I think this sub should be about recovery stories, side effects and information rather then a bunch of useless posts about contacting Johnson’s and stuff. This forum gets so far off tracks. It’s annoying.
Thing is, when ppl get over invega the last thing they wanna do is read these kinda posts but trust me, u do go back to normal. Just be patient.
 
Till shot 4 I could still sleep a bit but then nothing and now I'm dependent on sleeping pills. My psychiatrist denies any connection of my sudden insomnia to invenga. I'm living the worse imaginable nightmare
 
Chamomile makes you sleepy, it might make you feel less like getting up and doing stuff.
I agree but this invega is insane the effects it has on the body and mind it’s incredible to be honest I didn’t think back in 2017 when I refused to take anymore invega and stopped seeing the psychiatrist I would be still suffering from this “poison” nearly 5 years later I do think I have come a long way since then but damnnn man I cannot get my head around why I’m still not fully recovered but I’m still hopeful one day things will change but into then I just “keep on doing what I am doing” and looking after my son. :) it’s funny I met a person years and years ago who lost a leg because of a shark attack and he was depressed for years and years hoping he leg would magically grow back and wish he didn’t go into the water.

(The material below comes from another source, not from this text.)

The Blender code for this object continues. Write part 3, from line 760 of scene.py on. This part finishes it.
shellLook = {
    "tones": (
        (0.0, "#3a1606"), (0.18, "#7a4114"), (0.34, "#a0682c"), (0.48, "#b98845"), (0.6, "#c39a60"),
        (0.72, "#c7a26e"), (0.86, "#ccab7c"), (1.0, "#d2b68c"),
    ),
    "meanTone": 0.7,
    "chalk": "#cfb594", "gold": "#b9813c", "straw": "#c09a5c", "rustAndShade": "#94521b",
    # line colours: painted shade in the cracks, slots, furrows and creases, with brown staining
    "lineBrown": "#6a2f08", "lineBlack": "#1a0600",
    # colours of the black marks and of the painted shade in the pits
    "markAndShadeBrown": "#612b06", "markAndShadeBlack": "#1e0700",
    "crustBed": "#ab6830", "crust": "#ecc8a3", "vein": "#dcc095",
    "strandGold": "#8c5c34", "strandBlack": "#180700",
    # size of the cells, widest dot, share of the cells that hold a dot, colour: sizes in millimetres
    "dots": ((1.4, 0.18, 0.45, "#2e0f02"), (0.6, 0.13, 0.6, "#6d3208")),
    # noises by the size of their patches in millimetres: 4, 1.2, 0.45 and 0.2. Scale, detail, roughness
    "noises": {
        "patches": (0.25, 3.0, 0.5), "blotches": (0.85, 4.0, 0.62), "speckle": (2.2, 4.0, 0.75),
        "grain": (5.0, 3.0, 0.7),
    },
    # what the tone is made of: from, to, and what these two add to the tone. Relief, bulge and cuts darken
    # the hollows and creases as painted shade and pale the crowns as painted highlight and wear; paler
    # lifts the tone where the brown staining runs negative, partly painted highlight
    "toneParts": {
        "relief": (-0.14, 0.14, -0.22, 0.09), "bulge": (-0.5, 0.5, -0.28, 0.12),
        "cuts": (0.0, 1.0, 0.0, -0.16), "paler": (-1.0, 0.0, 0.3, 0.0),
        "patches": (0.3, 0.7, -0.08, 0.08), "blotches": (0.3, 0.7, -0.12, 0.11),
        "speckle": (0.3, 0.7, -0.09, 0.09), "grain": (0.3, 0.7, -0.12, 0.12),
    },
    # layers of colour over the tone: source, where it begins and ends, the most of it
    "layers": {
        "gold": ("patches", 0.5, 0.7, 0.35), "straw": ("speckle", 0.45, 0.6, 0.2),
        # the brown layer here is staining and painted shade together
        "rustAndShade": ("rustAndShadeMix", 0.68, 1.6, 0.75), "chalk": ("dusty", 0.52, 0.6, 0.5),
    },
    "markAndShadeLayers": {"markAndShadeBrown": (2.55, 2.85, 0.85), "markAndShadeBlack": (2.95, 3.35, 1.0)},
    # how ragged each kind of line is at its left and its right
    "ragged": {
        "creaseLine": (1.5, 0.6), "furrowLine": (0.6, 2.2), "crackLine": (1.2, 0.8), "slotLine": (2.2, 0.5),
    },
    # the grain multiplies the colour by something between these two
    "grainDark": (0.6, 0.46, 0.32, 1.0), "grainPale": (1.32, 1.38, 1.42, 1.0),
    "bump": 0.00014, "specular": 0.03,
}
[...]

But one day he realised he’s leg wasn’t going to grow back and that he had to accept that the leg was gone forever and he did in the end and got a prosthetic leg and he finally realised he pretty much could enjoy life just like before with he’s new leg.
 
Id rather lose an arm or leg then be on this shit. When your on this shit you lose sll your emotions and inner dialogue. It feels like it takes your soul away. Ive so far taken 12 shots of flupenexiol and nownim going to be forced to tske seroquel pills. My family wants md to be on meds for life since i hsve schxiophrenia and everytime i come off i end up hearing voices. These meds make the voices go away but it also makes me feel like shit. Id rather be hearing voices then be on these meds sincd i still hsve my personality when im hearing voices. I still hsve energy to do stuff. These meds just zap all your energy away.